Most recently, I have been investigating a wide range of fishes relative to the vascular resistances of the systemic and branchial systems, intracardiac pressure development, and the relationship to metabolic capacity, specially with the intent of understanding cardiac performance and peripheral resistance changes associated with the water-land transition of fish and amphibians. 

 

In the recent past, my research labs have investigated the physiological and morphological adaptation to long distance migration in coho salmon (Oncorhynchus kisutch) after reintroduction into the mid-Columbia and Snake River systems. Katie Wagner (MS) has recently graduated with a masters degree from my lab primarily investigating this issue. My lab has also investigated the training effects on salmonids during early development in order to examine the phenotypic plasticity of the locomotor and cardiovascular systems in kokanee salmon (Oncorhynchus nerka).

 

I have also used bioenergetics as a tool to understand the interactions between metabolism, temperature, growth, and prey consumption.

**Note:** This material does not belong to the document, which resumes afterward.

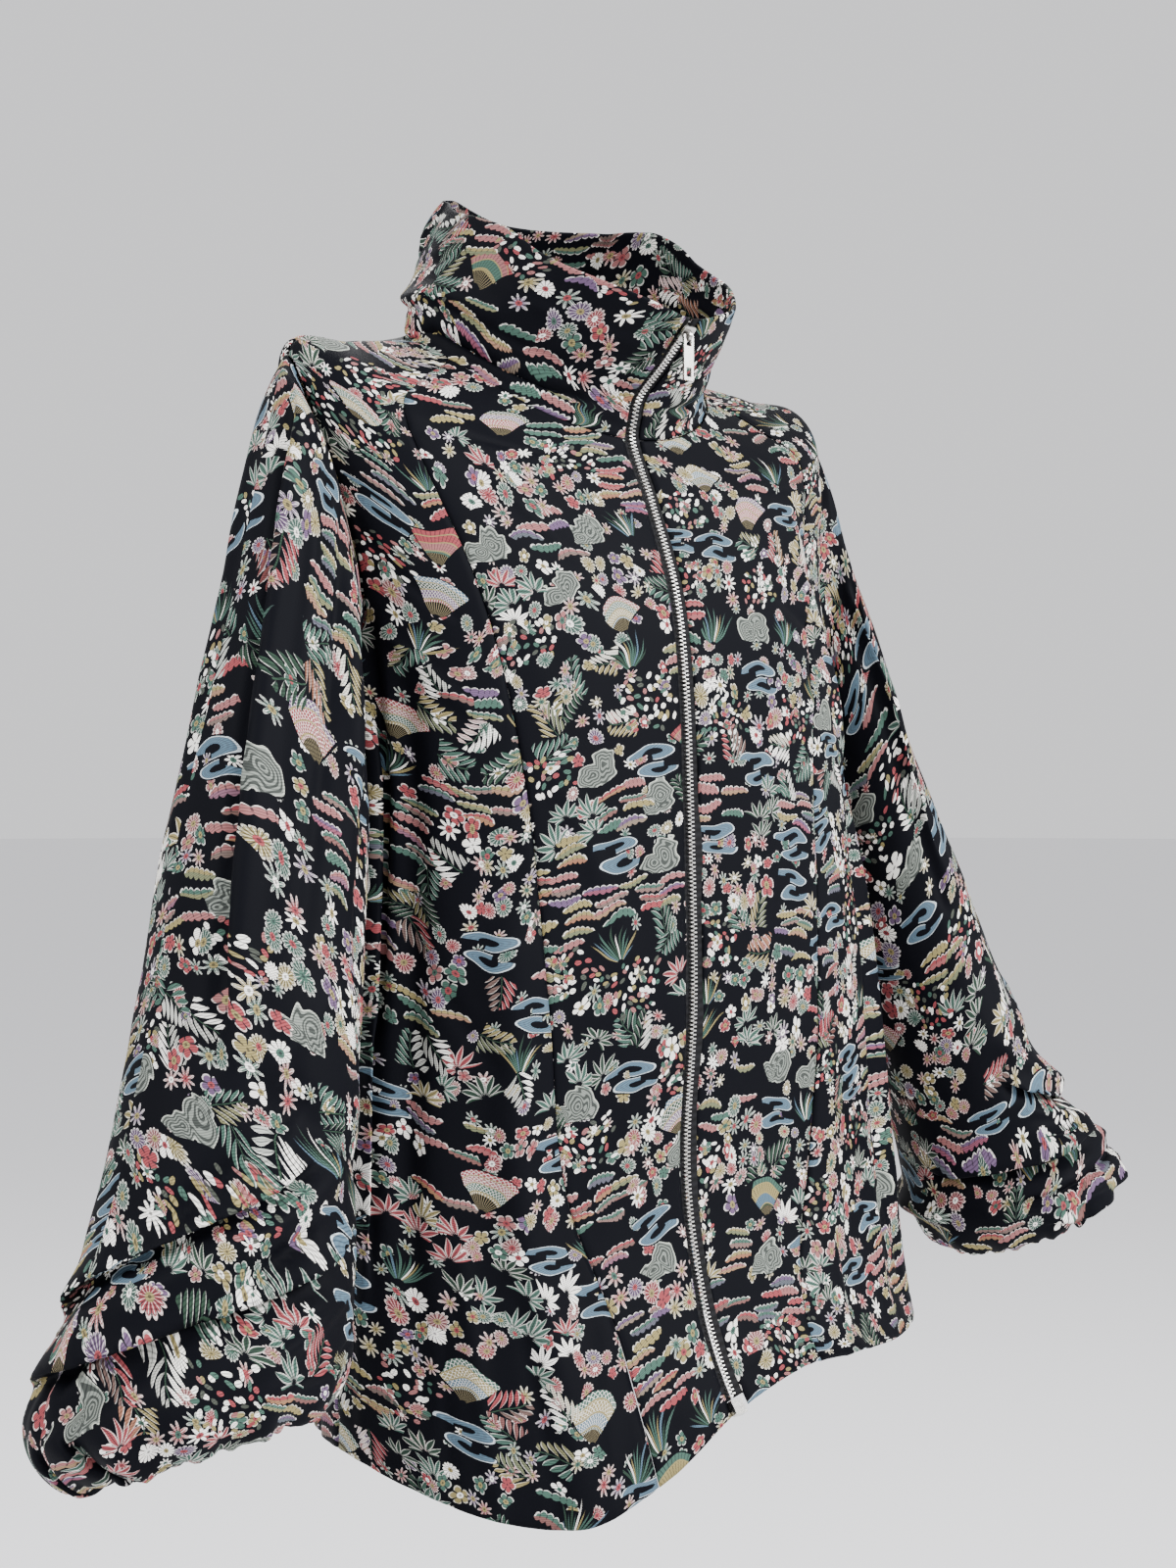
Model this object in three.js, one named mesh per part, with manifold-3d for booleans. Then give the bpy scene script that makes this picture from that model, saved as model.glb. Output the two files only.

My former graduate student, Chris Moan (MS) completed work modeling the bioenergetics of burbot (Lota lota) while Nick Bean (MS) investigated northern pike (Esox lucius), an invasive and expanding species in the Pend Oreille River system.

 

My dissertation work examined recovery from varying types of activity in the desert iguana (Dipsosaurus dorsalis). I have also researched the effects on developmental temperature effects on muscle, morphology, and locomotor ability in salamander larvae, and body water homeostasis in amphibians.